### Task details
Pick out each line in these entries that contains the string "code".

### Listing
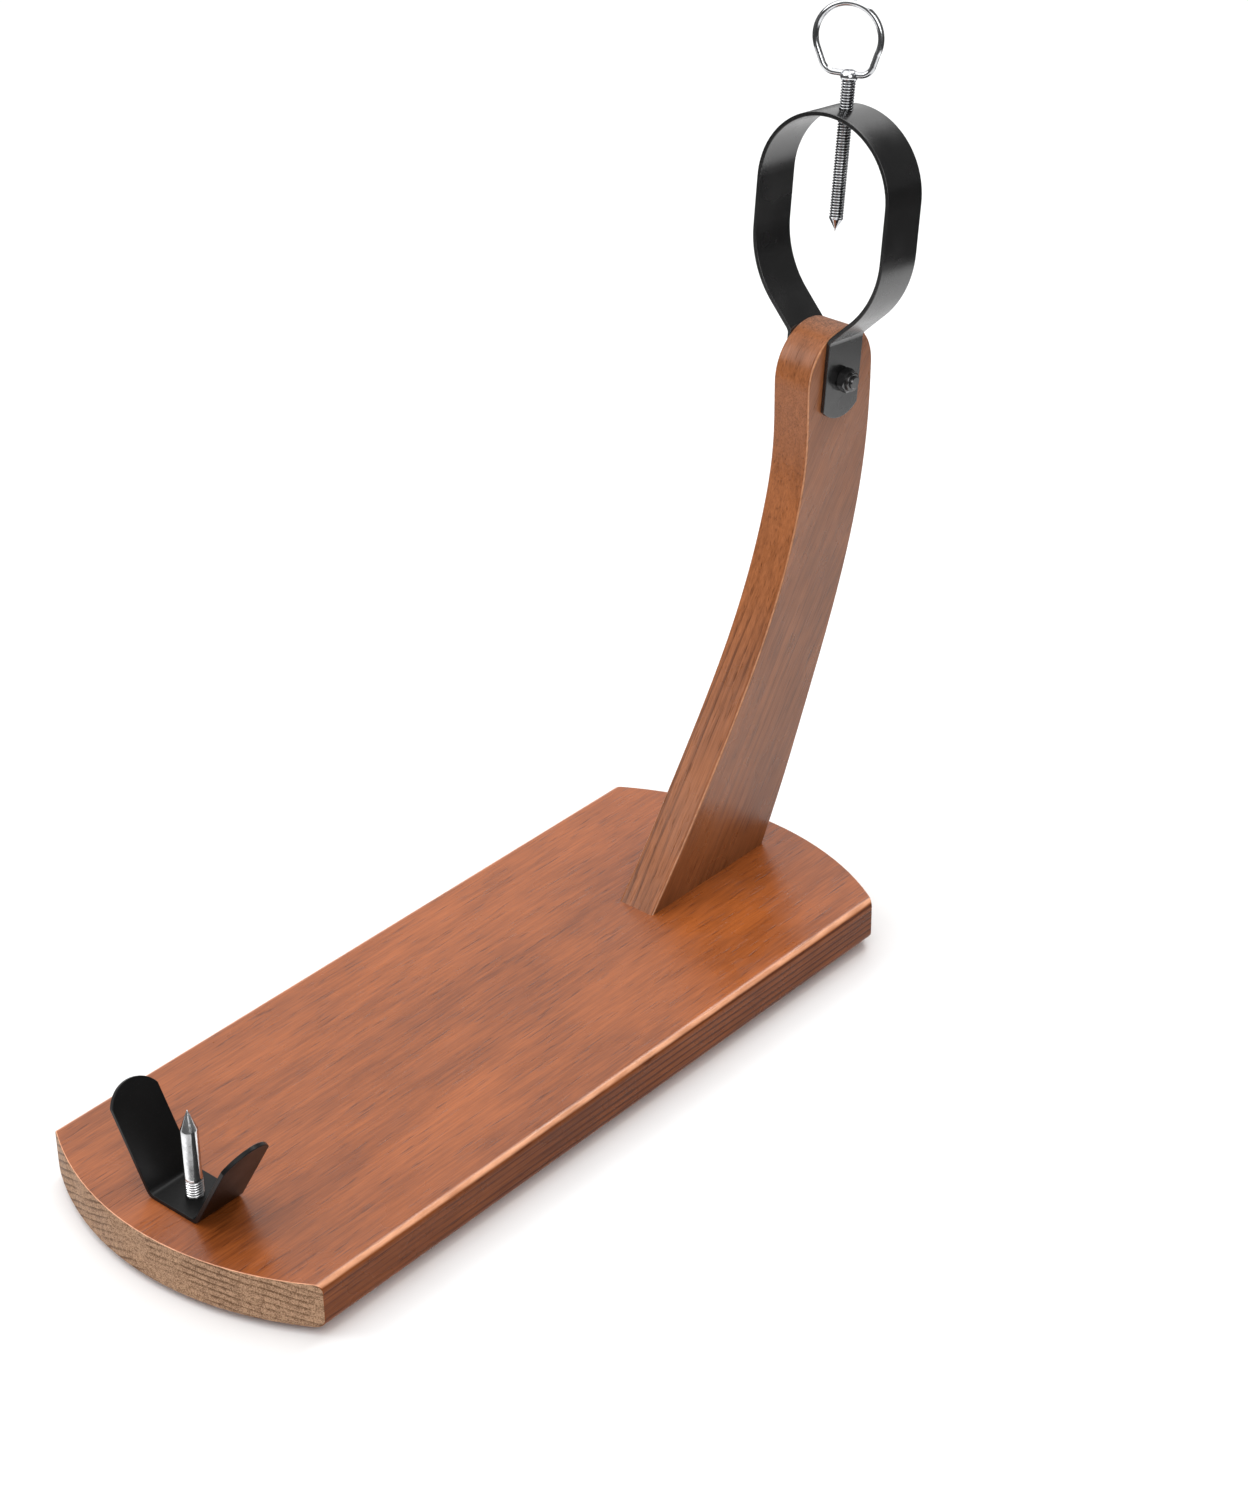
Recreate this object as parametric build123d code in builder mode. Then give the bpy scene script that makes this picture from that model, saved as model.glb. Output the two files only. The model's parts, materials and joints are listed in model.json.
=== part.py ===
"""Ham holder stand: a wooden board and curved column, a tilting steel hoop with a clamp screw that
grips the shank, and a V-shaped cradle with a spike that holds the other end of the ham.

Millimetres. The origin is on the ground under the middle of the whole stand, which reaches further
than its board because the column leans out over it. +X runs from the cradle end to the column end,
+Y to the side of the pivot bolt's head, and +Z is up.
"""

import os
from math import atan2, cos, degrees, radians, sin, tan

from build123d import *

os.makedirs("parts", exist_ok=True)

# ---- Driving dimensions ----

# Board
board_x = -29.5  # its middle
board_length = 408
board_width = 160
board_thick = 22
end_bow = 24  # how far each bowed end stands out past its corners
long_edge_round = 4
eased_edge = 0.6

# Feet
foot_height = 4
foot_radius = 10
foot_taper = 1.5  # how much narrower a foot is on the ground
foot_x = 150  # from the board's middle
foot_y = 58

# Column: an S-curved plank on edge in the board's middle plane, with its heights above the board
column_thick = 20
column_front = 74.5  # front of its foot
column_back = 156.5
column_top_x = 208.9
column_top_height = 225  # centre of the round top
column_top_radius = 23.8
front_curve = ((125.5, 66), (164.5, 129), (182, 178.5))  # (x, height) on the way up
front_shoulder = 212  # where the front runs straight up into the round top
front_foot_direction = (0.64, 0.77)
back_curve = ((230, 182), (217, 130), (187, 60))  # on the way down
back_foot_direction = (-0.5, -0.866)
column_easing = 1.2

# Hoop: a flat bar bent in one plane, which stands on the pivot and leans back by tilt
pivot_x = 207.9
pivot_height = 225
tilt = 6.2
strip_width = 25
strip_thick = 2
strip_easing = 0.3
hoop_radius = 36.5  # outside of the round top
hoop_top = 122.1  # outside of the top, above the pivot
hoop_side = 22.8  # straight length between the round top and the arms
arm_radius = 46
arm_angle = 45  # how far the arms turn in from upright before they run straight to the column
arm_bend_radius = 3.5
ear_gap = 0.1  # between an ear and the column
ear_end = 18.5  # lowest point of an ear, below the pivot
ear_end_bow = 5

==

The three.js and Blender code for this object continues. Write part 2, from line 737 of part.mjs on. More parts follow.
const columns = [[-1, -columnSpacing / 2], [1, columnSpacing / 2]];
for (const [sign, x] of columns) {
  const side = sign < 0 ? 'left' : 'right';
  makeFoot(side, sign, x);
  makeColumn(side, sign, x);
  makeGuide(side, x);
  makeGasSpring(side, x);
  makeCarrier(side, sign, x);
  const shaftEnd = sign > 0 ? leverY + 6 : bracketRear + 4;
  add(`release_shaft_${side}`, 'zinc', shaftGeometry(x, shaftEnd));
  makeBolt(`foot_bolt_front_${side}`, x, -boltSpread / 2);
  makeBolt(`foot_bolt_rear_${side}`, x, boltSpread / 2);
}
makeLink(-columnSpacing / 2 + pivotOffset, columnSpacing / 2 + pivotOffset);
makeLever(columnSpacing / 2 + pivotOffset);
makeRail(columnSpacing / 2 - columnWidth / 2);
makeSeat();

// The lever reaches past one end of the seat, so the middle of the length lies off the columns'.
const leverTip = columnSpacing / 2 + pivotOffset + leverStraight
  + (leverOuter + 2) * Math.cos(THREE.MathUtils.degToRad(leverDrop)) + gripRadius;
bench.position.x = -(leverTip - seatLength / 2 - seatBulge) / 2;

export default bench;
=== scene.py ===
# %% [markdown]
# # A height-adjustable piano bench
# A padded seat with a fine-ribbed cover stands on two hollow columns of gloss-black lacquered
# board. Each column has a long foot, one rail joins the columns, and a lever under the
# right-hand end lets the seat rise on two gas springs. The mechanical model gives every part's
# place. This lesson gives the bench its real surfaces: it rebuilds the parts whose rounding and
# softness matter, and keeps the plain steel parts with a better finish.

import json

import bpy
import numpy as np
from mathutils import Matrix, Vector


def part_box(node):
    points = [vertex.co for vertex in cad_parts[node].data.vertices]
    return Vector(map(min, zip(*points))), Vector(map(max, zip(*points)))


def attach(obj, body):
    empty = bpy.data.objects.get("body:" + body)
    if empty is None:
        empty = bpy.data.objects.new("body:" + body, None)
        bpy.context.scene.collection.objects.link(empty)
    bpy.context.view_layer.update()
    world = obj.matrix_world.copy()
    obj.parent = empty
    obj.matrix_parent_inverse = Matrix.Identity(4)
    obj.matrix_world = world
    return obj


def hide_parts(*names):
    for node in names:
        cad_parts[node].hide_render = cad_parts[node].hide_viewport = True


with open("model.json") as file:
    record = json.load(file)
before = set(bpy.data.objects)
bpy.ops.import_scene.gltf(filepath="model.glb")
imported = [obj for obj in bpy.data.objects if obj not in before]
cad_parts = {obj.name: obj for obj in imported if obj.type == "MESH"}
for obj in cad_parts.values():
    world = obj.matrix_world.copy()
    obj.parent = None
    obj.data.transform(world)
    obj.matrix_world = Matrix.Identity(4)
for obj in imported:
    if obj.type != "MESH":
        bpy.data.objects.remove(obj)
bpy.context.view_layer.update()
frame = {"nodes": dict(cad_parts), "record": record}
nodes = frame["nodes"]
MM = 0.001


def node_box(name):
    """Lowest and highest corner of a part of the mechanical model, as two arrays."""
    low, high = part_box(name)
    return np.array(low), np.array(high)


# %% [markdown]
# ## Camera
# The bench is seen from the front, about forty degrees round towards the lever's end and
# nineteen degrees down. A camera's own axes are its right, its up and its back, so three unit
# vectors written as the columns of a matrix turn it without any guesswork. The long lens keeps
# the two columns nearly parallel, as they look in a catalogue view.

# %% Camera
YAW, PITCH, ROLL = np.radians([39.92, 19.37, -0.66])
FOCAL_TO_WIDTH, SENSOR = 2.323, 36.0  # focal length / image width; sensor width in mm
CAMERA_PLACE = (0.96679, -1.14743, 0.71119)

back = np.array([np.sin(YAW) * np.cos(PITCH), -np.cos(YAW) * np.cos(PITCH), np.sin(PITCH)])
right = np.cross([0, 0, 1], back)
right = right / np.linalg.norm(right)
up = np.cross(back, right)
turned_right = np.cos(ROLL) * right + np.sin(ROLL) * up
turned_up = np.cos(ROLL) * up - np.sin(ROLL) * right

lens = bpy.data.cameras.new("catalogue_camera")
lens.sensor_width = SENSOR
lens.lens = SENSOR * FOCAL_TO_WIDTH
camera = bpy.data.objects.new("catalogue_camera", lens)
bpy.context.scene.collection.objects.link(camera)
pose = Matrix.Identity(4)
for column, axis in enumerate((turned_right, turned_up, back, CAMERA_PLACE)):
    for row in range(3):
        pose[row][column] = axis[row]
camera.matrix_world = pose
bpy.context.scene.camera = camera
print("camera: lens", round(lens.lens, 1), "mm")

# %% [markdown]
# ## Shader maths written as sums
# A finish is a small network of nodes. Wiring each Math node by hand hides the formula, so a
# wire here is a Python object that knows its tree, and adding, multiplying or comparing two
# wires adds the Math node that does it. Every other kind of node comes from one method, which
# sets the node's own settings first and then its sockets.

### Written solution
Recreate this object as parametric build123d code in builder mode. Then give the bpy scene script that makes this picture from that model, saved as model.glb. Output the two files only. The model's parts, materials and joints are listed in model.json.
The three.js and Blender code for this object continues. Write part 2, from line 737 of part.mjs on. More parts follow.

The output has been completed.